Entries with model source code:
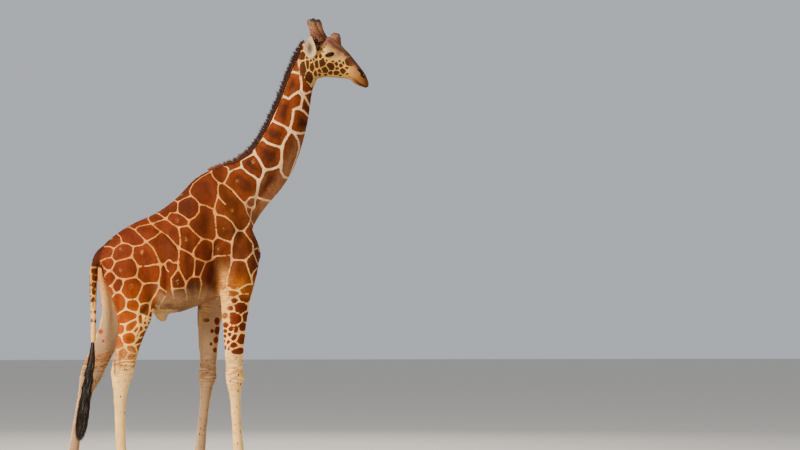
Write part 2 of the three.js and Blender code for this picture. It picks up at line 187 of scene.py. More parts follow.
cameraSet = dict(place=(-1.7304, -24.9657, 1.5768), azimuth=8.14276, pitch=2.35925, lens=112.5, sensor=36.0)
bpy.ops.object.camera_add(location=cameraSet["place"],
                          rotation=(math.radians(90 + cameraSet["pitch"]), 0, math.radians(-cameraSet["azimuth"])))
camera = bpy.context.object
camera.data.lens = cameraSet["lens"]
camera.data.sensor_width = cameraSet["sensor"]
camera.data.clip_end = 400
bpy.context.scene.camera = camera

lights = [
    dict(name="key", place=(-10.8, -6.9, 8.6), aim=(-0.1, 0, 2.5), size=3.5, power=4700, colour=(1.0, 0.91, 0.78)),
    dict(name="fill", place=(9.0, -10.0, 4.5), aim=(0.2, 0, 2.3), size=8.0, power=380, colour=(0.9, 0.95, 1.0)),
    dict(name="rim", place=(2.0, 10.0, 8.0), aim=(0.0, 0, 3.0), size=5.0, power=700, colour=(1.0, 0.97, 0.93)),
]
for lamp in lights:
    bpy.ops.object.light_add(type="AREA", location=lamp["place"])
    light = bpy.context.object
    light.name = lamp["name"]
    light.data.energy = lamp["power"]
    light.data.size = lamp["size"]
    light.data.color = lamp["colour"]
    light.rotation_euler = (Vector(lamp["aim"]) - light.location).to_track_quat("-Z", "Y").to_euler()

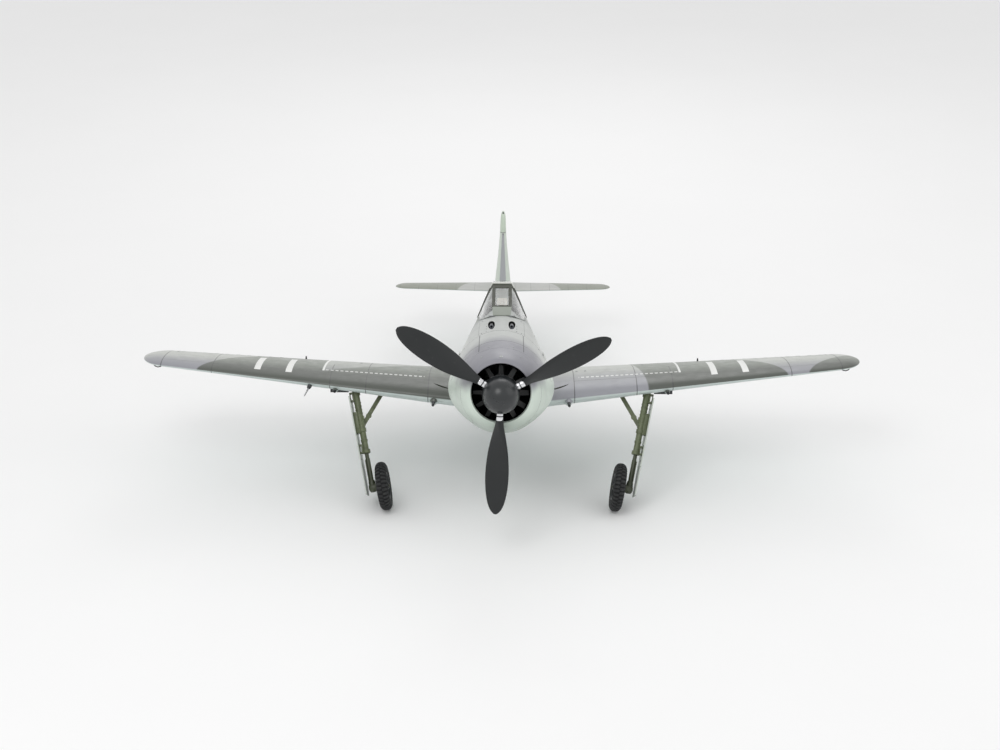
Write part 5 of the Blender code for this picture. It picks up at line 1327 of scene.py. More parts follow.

**TASK INSTRUCTIONS**
The records above are to be repeated exactly, in their entirety.

**FINISHED EXERCISE**
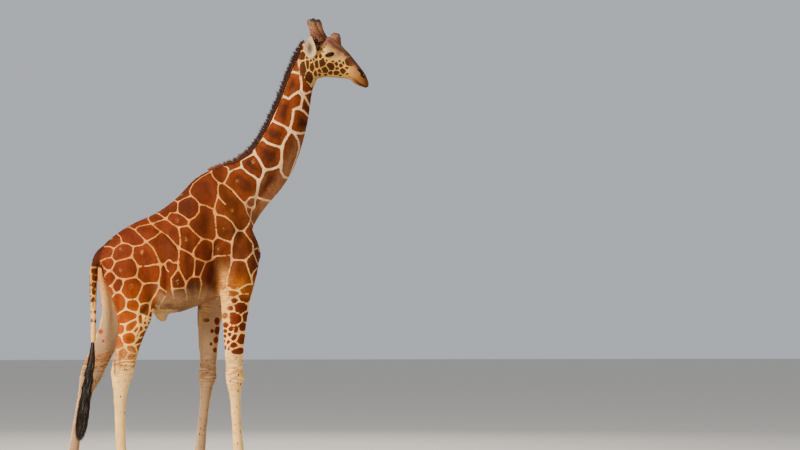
Write part 2 of the three.js and Blender code for this picture. It picks up at line 187 of scene.py. More parts follow.
cameraSet = dict(place=(-1.7304, -24.9657, 1.5768), azimuth=8.14276, pitch=2.35925, lens=112.5, sensor=36.0)
bpy.ops.object.camera_add(location=cameraSet["place"],
                          rotation=(math.radians(90 + cameraSet["pitch"]), 0, math.radians(-cameraSet["azimuth"])))
camera = bpy.context.object
camera.data.lens = cameraSet["lens"]
camera.data.sensor_width = cameraSet["sensor"]
camera.data.clip_end = 400
bpy.context.scene.camera = camera

lights = [
    dict(name="key", place=(-10.8, -6.9, 8.6), aim=(-0.1, 0, 2.5), size=3.5, power=4700, colour=(1.0, 0.91, 0.78)),
    dict(name="fill", place=(9.0, -10.0, 4.5), aim=(0.2, 0, 2.3), size=8.0, power=380, colour=(0.9, 0.95, 1.0)),
    dict(name="rim", place=(2.0, 10.0, 8.0), aim=(0.0, 0, 3.0), size=5.0, power=700, colour=(1.0, 0.97, 0.93)),
]
for lamp in lights:
    bpy.ops.object.light_add(type="AREA", location=lamp["place"])
    light = bpy.context.object
    light.name = lamp["name"]
    light.data.energy = lamp["power"]
    light.data.size = lamp["size"]
    light.data.color = lamp["colour"]
    light.rotation_euler = (Vector(lamp["aim"]) - light.location).to_track_quat("-Z", "Y").to_euler()

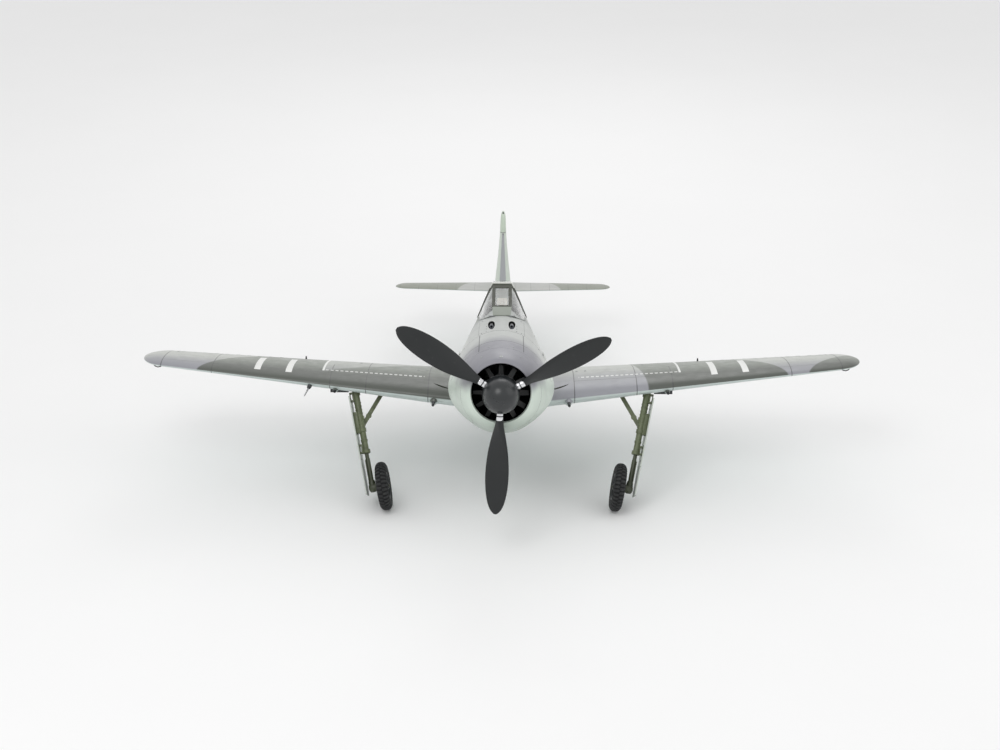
Write part 5 of the Blender code for this picture. It picks up at line 1327 of scene.py. More parts follow.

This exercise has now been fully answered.